The Washington Post ran a review March 13 of "Voltaire's World, Bernstein's World," a chamber music concert on March 11 at St. Paul's Church in Washington, D.C. The concert was the first event in the annual President's Festival of the Arts , which this year celebrates the musical comedy "Candide" by American composer Leonard Bernstein and based on Voltaire's novella. See the review below.

Voltaire and Bernstein, Playing Well Together

From: The Washington Post Date: March 13, 2007 Author: Sarah Hoover There is another bard being celebrated in town this week. The President's Festival of the Arts at Catholic University features a series of lectures, film screenings and round-table discussions on Voltaire and "The Politics of Comedy," culminating in weekend performances of Leonard Bernstein's 1956 musical comedy "Candide," an adaptation of the Frenchman's satire.

To kick off the festivities, the university's music faculty and graduate students offered "Voltaire's World, Bernstein's World" a chamber music concert Sunday afternoon at St. Paul's Church. In the absence of program notes and song texts, Andrew Weaver, assistant professor of musicology, delivered helpful commentary, contextualizing the two very different worlds of the 18th-century writer and philosopher and the 2oth-century American composer.

The program's first half was devoted to music of Voltaire's contemporaries. Unfortunately, much of the ornate delicacy and crystalline clarity of these works was obscured in the overly resonant acoustics of St. Paul's Parish Hall.

Particularly affected were the higher sonorities of soprano Sharon Christman in excerpts from Rameau's "Le Temple de la Gloire," and flutes played by Vanita Jones and Carolyn Oh in C.P.E. Bach's Trio Sonata in E. More successful was Ivo Kaltchev's portrayal of the amusing character sketches in Couperin's "Les Folies Francoises." Performing on piano rather than harpsichord, Kaltchev conveyed finely wrought detail and a wry wit.

Compositions by Bernstein made up the second half of the program. The Rome Trio gave a compelling performance of his early Trio for Violin, Cello and Piano. Violinist Jody Gatwood, cellist Michael Mermagen, and pianist Marilyn Neeley rendered the work's lyricism and rhythmic vitality in fine ensemble playing.

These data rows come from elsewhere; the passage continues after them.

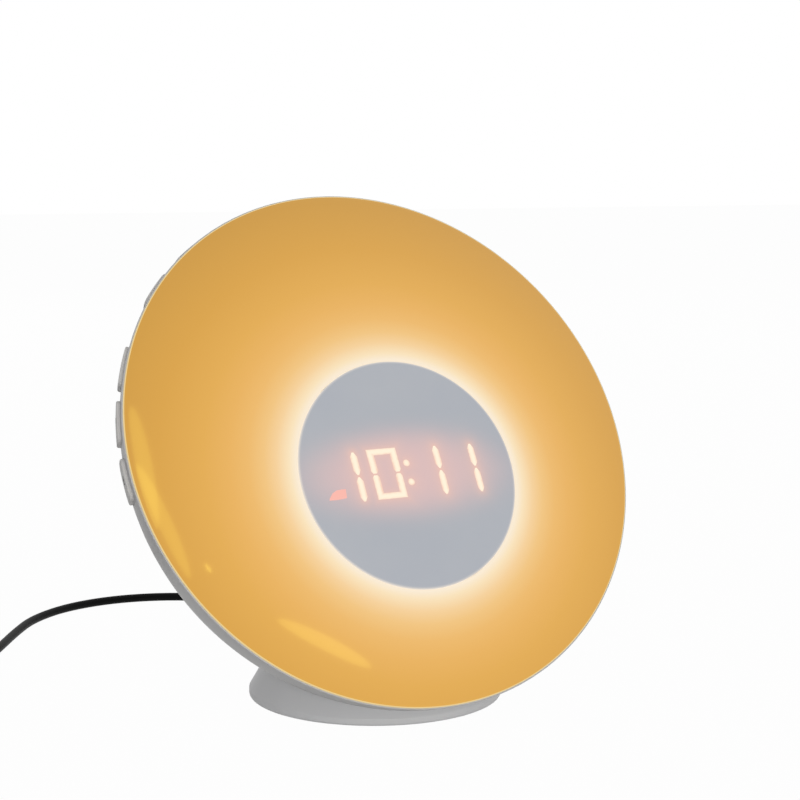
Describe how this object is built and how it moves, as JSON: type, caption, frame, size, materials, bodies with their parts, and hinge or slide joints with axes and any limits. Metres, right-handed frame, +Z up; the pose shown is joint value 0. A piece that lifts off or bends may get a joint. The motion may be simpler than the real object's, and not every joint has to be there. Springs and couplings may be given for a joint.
{
  "type": "sunrise alarm clock",
  "caption": "Table alarm clock with a round lit dome, a round display window, side buttons, a leaning bowl-shaped shell on a cone foot, and a coiled low-voltage cord with its wall adapter.",
  "frame": {"origin": "middle of the underside of the foot's rubber pad, on the table", "axes": "+Z up, -Y towards the person facing the clock, +X to the clock's right as seen from the front"},
  "size_m": [0.2598, 0.2374, 0.1665],
  "materials": {
    "opal_dome": "glossy translucent opal acrylic, lit amber from behind",
    "display_window": "milky grey window",
    "shell_plastic": "light warm grey moulded plastic, fine satin",
    "button_plastic": "light warm grey moulded plastic",
    "white_plastic": "white reflector plastic",
    "digit_light": "lit digit segments",
    "lamp_chip": "lamp packages with yellow phosphor",
    "circuit_board": "green solder mask",
    "black_plastic": "black moulded plastic",
    "speaker_paper": "black paper cone",
    "steel": "plated steel",
    "copper": "copper foil",
    "rubber": "soft black rubber",
    "cord_jacket": "black vinyl cord jacket"
  },
  "bodies": {
    "root": {"adapter_prongs": "steel", "adapter_relief": "black_plastic", "case_screws": "steel", "cell_contacts": "steel", "coin_cell": "steel", "cord_coil": "cord_jacket", "cord_plug": "black_plastic", "cord_tail": "cord_jacket", "cord_tie": "cord_jacket", "cord_tube": "cord_jacket", "dc_jack": "black_plastic", "digit_block": "white_plastic", "digit_segments": "digit_light", "display_board": "circuit_board", "display_header": "black_plastic", "display_tube": "white_plastic", "display_window": "display_window", "foot_pad": "rubber", "foot_plate": "shell_plastic", "foot_plate_screws": "steel", "foot_shell": "shell_plastic", "front_diffuser": "opal_dome", "head_screws": "steel", "key_board_screws": "steel", "lamp_board": "circuit_board", "lamp_leds": "lamp_chip", "left_key_board": "circuit_board", "left_switches": "black_plastic", "light_tray": "white_plastic", "main_board": "circuit_board", "main_board_parts": "black_plastic", "main_board_screws": "steel", "plug_barrel": "steel", "plug_relief": "black_plastic", "rear_housing": "shell_plastic", "right_key_board": "circuit_board", "right_switches": "black_plastic", "speaker_cone": "speaker_paper", "speaker_frame": "black_plastic", "speaker_magnet": "steel", "touch_strip": "copper", "usb_socket": "steel", "usb_tongue": "black_plastic", "wall_adapter": "black_plastic"},
    "left_button_1": {"left_button_1": "button_plastic"},
    "left_button_2": {"left_button_2": "button_plastic"},
    "left_button_3": {"left_button_3": "button_plastic"},
    "left_button_4": {"left_button_4": "button_plastic"},
    "left_button_5": {"left_button_5": "button_plastic"},
    "right_button_1": {"right_button_1": "button_plastic"},
    "right_button_2": {"right_button_2": "button_plastic"},
    "right_button_3": {"right_button_3": "button_plastic"},
    "right_button_4": {"right_button_4": "button_plastic"},
    "right_button_5": {"right_button_5": "button_plastic"},
    "battery_door": {"battery_door": "shell_plastic"}
  },
  "joints": [
    {"name": "left_button_1_press", "type": "slide", "parent": "root", "child": "left_button_1", "axis": [0.5906, -0.3875, -0.7078], "range_m": [0, 0.0007], "stiffness_N_per_m": 1500},
    {"name": "left_button_2_press", "type": "slide", "parent": "root", "child": "left_button_2", "axis": [0.7501, -0.3176, -0.5801], "range_m": [0, 0.0007], "stiffness_N_per_m": 1500},
    {"name": "left_button_3_press", "type": "slide", "parent": "root", "child": "left_button_3", "axis": [0.9291, -0.1776, -0.3243], "range_m": [0, 0.0007], "stiffness_N_per_m": 1500},
    {"name": "left_button_4_press", "type": "slide", "parent": "root", "child": "left_button_4", "axis": [0.9869, -0.0776, -0.1418], "range_m": [0, 0.0007], "stiffness_N_per_m": 1500},
    {"name": "left_button_5_press", "type": "slide", "parent": "root", "child": "left_button_5", "axis": [0.9985, 0.026, 0.0474], "range_m": [0, 0.0007], "stiffness_N_per_m": 1500},
    {"name": "right_button_1_press", "type": "slide", "parent": "root", "child": "right_button_1", "axis": [-0.5906, -0.3875, -0.7078], "range_m": [0, 0.0007], "stiffness_N_per_m": 1500},
    {"name": "right_button_2_press", "type": "slide", "parent": "root", "child": "right_button_2", "axis": [-0.7501, -0.3176, -0.5801], "range_m": [0, 0.0007], "stiffness_N_per_m": 1500},
    {"name": "right_button_3_press", "type": "slide", "parent": "root", "child": "right_button_3", "axis": [-0.9291, -0.1776, -0.3243], "range_m": [0, 0.0007], "stiffness_N_per_m": 1500},
    {"name": "right_button_4_press", "type": "slide", "parent": "root", "child": "right_button_4", "axis": [-0.9869, -0.0776, -0.1418], "range_m": [0, 0.0007], "stiffness_N_per_m": 1500},
    {"name": "right_button_5_press", "type": "slide", "parent": "root", "child": "right_button_5", "axis": [-0.9985, 0.026, 0.0474], "range_m": [0, 0.0007], "stiffness_N_per_m": 1500},
    {"name": "battery_door_lift", "type": "slide", "parent": "root", "child": "battery_door", "axis": [0, 0.8771, -0.4802], "range_m": [0, 0.01]}
  ]
}
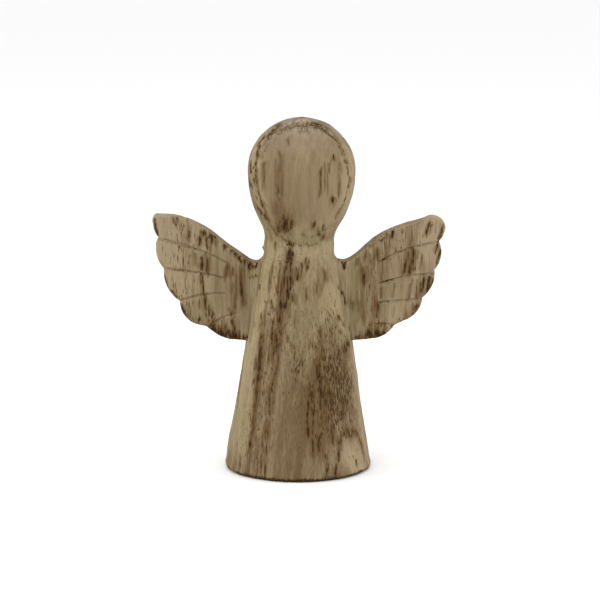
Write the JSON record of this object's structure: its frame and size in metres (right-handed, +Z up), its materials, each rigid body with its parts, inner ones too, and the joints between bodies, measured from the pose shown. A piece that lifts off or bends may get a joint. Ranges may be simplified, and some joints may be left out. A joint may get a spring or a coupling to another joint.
{
  "type": "carved wooden angel figurine",
  "caption": "Hand-carved wooden angel ornament with a blank planed face, a flared gown and wings let into its flanks; stands on a shelf or table.",
  "frame": {"origin": "centre of the round hem face that the figure stands on", "axes": "+Z up through the head, -Y the way the face looks, +X towards the wing on the right of someone facing it"},
  "size_m": [0.15, 0.0746, 0.182],
  "materials": {
    "figure_wood": "singed, brushed and left matt",
    "wing_wood": "singed, brushed and left matt",
    "dowel_wood": "plain turned dowel"
  },
  "bodies": {
    "root": {"figure": "figure_wood", "left_wing": "wing_wood", "right_wing": "wing_wood", "left_upper_dowel": "dowel_wood", "left_lower_dowel": "dowel_wood", "right_upper_dowel": "dowel_wood", "right_lower_dowel": "dowel_wood"}
  },
  "joints": []
}
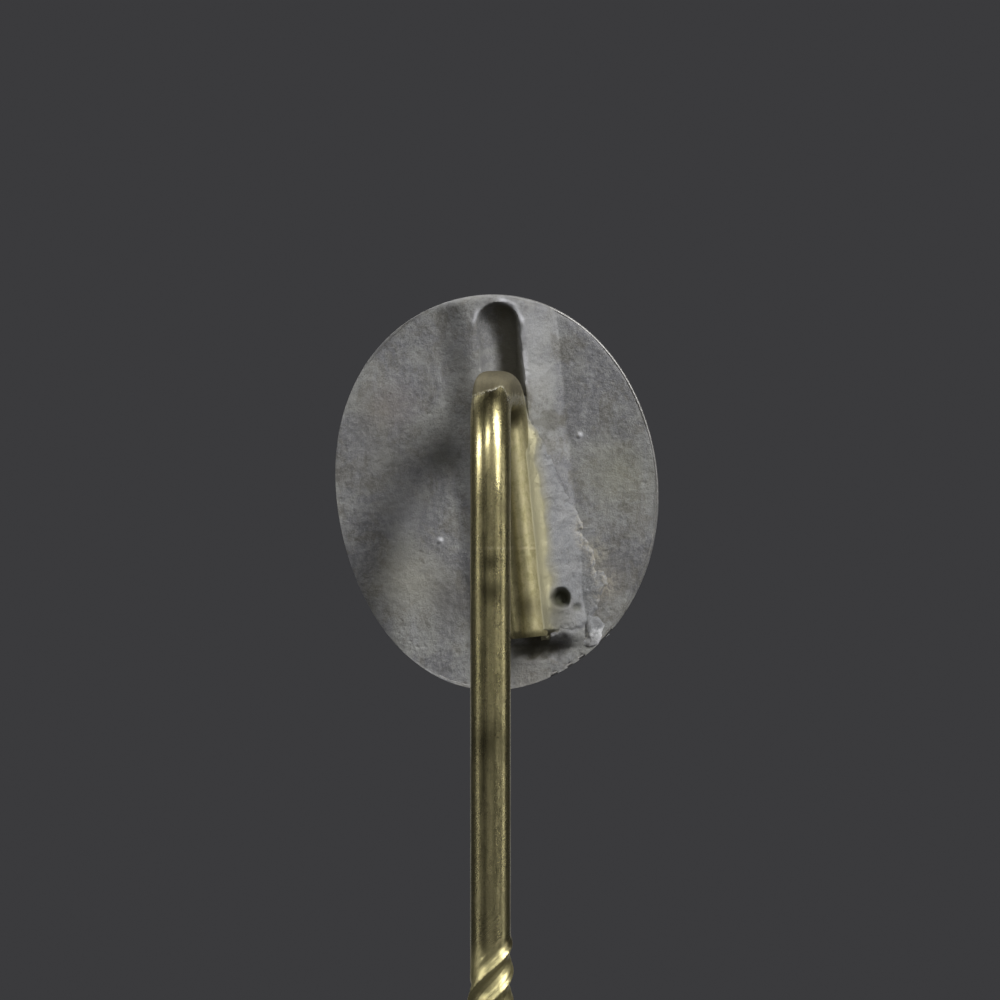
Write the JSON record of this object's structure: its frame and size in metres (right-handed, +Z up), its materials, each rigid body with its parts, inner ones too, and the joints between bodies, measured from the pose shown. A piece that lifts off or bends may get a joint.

Mezzo-soprano Melissa Kornacki sang two arias from "Trouble in Tahiti," warming up into the truly kitschy "What a Movie!" Tenor Kevin Strother made a creditable case for the discarded first ending to "Candide," a lengthy aria called "Get You Up!" Soprano Christman was joined by Mermagen and Kaltchev in an ardent performance of "Dream With Me," a wistful song from Bernstein's incidental music for the play "Peter Pan."

Faculty and students from the Benjamin T. Rome School of Music collaborated in a spirit of generosity and partnership throughout the concert. Particularly noteworthy were the superb musical contributions of Mermagen, whether in solo or continuo playing.